** Start Excerpted data **

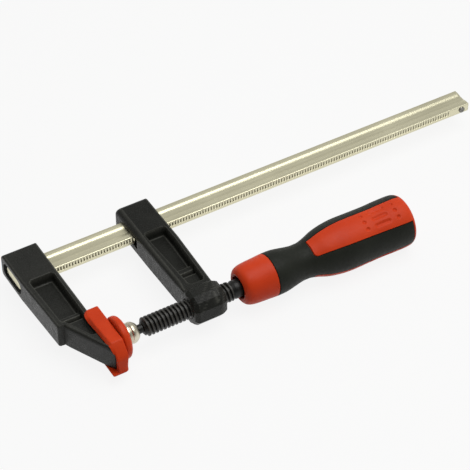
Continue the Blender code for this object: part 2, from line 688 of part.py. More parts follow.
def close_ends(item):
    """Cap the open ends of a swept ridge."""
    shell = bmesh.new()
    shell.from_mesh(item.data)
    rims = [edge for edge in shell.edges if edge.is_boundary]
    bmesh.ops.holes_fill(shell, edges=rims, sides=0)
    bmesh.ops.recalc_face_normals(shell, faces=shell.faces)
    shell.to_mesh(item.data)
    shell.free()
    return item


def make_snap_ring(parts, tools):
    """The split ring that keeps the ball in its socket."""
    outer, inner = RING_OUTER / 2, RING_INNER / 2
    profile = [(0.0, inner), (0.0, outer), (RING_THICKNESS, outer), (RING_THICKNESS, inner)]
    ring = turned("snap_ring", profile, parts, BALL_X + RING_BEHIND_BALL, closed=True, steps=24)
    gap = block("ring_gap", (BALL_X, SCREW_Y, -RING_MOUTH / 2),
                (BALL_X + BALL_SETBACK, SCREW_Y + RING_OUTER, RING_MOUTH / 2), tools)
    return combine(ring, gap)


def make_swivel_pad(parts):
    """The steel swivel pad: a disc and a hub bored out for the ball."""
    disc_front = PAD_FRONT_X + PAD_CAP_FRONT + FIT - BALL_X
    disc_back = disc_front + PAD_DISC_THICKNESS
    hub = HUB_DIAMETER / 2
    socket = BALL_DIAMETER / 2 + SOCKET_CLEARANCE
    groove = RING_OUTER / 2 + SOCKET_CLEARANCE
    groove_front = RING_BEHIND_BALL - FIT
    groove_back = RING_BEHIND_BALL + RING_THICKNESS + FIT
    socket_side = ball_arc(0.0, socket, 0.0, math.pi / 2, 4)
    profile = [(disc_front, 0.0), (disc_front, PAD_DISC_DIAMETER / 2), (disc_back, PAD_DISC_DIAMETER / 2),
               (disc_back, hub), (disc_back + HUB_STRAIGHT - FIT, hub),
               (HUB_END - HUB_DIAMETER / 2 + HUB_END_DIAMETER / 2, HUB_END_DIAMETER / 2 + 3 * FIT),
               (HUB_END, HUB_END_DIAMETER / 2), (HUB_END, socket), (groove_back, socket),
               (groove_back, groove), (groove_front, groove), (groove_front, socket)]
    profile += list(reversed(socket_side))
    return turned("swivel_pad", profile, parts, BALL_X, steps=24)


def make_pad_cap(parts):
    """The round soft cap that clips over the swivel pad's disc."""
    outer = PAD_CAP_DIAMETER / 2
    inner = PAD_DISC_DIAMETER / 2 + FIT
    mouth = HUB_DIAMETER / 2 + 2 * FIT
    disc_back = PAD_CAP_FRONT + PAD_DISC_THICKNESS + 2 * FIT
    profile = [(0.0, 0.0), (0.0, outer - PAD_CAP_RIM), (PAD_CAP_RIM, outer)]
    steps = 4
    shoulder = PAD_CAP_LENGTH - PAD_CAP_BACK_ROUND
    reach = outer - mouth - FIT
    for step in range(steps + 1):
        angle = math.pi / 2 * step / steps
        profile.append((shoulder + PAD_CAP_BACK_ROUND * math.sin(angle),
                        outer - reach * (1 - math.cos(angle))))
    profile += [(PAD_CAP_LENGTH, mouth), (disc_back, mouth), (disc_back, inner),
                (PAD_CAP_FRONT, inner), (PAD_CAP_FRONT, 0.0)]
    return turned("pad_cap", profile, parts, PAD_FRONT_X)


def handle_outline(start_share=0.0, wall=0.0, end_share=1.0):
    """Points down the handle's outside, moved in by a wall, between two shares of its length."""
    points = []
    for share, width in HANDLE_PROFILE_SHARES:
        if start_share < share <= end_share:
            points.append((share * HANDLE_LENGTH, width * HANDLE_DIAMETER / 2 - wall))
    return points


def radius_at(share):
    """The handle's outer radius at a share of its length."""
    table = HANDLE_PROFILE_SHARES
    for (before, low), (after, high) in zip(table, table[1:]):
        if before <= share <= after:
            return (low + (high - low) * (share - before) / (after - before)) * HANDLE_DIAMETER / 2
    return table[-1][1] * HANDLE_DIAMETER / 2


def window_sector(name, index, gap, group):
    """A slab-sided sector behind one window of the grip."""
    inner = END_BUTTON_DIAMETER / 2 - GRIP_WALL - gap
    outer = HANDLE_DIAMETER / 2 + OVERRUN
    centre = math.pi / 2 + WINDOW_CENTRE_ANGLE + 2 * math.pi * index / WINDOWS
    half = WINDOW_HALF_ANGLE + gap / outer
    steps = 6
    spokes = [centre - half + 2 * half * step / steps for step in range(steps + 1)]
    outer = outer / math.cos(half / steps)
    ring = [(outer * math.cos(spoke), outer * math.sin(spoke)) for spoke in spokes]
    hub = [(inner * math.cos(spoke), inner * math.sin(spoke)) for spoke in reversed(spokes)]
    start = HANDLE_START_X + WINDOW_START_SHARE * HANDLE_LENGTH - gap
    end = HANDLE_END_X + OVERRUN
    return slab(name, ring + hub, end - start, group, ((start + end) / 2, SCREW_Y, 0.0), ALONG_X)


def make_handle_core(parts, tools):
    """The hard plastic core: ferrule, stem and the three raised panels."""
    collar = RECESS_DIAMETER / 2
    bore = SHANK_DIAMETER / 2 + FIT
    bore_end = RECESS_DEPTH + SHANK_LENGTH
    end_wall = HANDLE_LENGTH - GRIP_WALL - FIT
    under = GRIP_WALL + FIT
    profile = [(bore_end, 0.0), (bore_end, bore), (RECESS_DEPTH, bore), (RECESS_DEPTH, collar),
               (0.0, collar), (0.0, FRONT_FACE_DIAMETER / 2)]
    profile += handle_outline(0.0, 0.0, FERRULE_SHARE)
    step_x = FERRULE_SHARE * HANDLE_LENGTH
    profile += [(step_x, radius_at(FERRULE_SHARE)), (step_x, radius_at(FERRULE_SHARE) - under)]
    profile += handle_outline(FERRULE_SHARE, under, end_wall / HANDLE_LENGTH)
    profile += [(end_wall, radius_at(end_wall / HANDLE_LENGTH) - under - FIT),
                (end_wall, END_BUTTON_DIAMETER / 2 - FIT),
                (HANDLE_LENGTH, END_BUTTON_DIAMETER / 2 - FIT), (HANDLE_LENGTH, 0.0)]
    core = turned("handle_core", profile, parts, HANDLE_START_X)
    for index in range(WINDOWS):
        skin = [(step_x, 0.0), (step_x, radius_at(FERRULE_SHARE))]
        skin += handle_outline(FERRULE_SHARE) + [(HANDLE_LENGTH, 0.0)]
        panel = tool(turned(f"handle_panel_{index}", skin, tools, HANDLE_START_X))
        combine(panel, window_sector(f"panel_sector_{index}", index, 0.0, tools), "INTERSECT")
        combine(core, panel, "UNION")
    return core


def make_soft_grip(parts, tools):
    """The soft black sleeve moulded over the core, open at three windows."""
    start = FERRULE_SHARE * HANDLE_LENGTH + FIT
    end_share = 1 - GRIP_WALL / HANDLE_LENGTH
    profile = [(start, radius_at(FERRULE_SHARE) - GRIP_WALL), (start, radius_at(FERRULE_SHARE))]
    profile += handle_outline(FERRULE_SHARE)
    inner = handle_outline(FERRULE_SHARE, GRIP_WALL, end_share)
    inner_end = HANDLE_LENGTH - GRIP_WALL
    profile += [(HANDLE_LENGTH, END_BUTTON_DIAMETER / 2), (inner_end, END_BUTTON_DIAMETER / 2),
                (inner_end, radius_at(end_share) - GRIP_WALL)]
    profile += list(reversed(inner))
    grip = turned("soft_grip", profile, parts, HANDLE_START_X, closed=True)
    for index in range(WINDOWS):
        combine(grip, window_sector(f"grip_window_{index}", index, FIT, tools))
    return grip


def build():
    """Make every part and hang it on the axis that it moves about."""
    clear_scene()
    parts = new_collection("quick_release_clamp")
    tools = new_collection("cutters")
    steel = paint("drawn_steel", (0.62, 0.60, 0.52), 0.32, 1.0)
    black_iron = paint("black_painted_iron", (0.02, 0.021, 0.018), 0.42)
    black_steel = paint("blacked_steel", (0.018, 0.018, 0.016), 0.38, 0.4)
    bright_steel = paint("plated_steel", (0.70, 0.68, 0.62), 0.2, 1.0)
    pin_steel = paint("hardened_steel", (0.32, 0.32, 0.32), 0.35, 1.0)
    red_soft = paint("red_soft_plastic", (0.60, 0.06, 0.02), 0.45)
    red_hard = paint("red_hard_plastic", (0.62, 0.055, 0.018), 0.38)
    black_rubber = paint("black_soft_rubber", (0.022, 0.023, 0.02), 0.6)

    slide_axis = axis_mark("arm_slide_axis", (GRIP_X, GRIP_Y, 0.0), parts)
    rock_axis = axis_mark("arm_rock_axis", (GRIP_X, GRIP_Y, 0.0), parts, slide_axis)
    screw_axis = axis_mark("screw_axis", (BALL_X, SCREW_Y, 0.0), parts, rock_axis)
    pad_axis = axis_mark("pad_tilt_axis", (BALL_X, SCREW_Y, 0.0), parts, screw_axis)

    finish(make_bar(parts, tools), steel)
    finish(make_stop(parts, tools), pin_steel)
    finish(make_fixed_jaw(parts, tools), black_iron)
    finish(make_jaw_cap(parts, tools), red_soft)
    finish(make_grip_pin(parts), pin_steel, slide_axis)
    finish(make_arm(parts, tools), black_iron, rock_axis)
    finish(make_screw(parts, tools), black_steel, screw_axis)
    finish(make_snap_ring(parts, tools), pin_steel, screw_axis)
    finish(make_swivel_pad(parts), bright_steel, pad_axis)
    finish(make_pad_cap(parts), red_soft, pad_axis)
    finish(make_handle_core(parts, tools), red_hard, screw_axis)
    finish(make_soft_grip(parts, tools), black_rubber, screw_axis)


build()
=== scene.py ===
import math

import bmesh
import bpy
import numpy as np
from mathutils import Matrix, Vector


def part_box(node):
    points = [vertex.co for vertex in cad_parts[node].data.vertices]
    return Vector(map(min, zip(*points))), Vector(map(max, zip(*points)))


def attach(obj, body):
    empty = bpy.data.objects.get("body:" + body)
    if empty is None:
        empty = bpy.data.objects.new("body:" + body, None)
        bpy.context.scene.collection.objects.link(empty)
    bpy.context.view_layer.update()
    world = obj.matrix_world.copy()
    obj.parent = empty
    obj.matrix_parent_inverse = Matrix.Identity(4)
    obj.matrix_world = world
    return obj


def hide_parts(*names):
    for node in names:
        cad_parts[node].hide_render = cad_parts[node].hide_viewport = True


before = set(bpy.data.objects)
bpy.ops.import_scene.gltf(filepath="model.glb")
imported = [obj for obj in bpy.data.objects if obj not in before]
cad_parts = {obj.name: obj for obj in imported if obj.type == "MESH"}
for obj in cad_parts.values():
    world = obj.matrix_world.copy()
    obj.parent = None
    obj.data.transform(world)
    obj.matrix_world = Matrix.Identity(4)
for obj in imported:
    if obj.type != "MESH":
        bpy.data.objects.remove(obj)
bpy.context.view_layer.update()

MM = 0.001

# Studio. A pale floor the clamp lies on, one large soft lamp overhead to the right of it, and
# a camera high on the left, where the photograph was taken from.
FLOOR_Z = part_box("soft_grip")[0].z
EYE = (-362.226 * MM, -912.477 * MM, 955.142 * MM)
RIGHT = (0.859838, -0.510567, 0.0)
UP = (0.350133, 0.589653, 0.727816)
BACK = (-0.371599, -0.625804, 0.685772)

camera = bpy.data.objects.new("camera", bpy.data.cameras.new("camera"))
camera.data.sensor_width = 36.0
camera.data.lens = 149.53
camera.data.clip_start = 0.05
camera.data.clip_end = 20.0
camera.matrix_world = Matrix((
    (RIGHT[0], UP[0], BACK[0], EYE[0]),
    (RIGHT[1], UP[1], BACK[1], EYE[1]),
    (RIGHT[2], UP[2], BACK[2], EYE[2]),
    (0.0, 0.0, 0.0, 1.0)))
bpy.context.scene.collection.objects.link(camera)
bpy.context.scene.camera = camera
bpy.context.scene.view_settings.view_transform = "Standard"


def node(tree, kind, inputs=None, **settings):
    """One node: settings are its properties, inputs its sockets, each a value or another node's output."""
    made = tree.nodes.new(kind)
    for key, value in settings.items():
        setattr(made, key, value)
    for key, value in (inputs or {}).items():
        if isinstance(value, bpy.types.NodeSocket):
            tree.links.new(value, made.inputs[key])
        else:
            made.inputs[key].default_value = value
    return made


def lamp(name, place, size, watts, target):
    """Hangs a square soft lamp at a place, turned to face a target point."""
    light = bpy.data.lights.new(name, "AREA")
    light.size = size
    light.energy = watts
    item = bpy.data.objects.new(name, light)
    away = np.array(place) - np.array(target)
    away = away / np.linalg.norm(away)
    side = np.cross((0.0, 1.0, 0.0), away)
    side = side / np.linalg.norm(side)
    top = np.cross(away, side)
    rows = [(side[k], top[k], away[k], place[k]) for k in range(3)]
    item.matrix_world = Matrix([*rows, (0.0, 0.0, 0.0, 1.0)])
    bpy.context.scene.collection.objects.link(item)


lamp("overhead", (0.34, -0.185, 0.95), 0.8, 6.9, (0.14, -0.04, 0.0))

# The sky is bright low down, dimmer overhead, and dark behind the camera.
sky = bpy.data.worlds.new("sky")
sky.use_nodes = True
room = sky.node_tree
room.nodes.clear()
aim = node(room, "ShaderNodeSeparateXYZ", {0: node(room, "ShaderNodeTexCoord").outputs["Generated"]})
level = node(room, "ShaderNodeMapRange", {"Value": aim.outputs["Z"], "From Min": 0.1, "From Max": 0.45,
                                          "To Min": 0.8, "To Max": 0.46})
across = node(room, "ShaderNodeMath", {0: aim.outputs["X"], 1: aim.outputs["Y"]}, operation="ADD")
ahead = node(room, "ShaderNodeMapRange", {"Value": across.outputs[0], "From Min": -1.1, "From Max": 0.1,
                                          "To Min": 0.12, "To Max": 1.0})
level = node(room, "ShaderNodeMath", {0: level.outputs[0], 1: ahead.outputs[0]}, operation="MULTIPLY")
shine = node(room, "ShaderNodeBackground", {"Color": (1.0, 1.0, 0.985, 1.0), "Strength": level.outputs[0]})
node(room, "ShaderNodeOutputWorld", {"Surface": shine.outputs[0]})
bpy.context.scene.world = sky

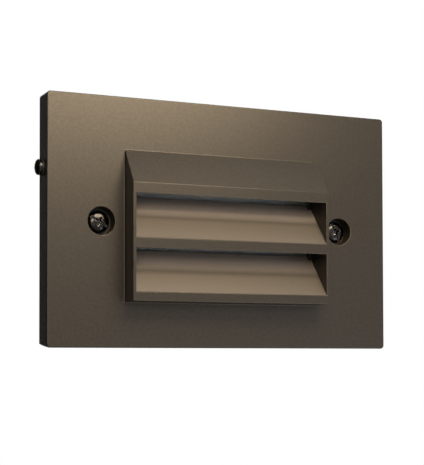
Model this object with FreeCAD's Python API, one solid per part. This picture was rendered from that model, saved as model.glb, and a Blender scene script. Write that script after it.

** End Excerpted data **

● Task description
Please write out exactly the lines from the start of the data through the line that contains "return item", both ends included, and nothing else.

● Final answer
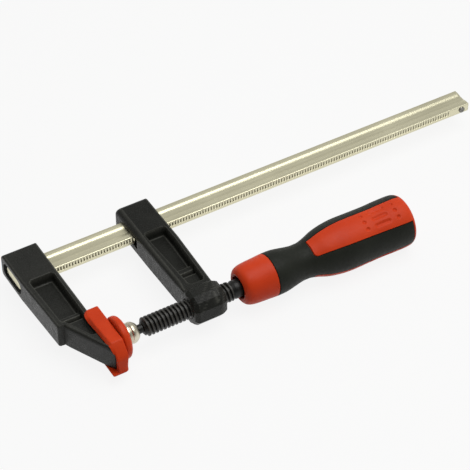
Continue the Blender code for this object: part 2, from line 688 of part.py. More parts follow.
def close_ends(item):
    """Cap the open ends of a swept ridge."""
    shell = bmesh.new()
    shell.from_mesh(item.data)
    rims = [edge for edge in shell.edges if edge.is_boundary]
    bmesh.ops.holes_fill(shell, edges=rims, sides=0)
    bmesh.ops.recalc_face_normals(shell, faces=shell.faces)
    shell.to_mesh(item.data)
    shell.free()
    return item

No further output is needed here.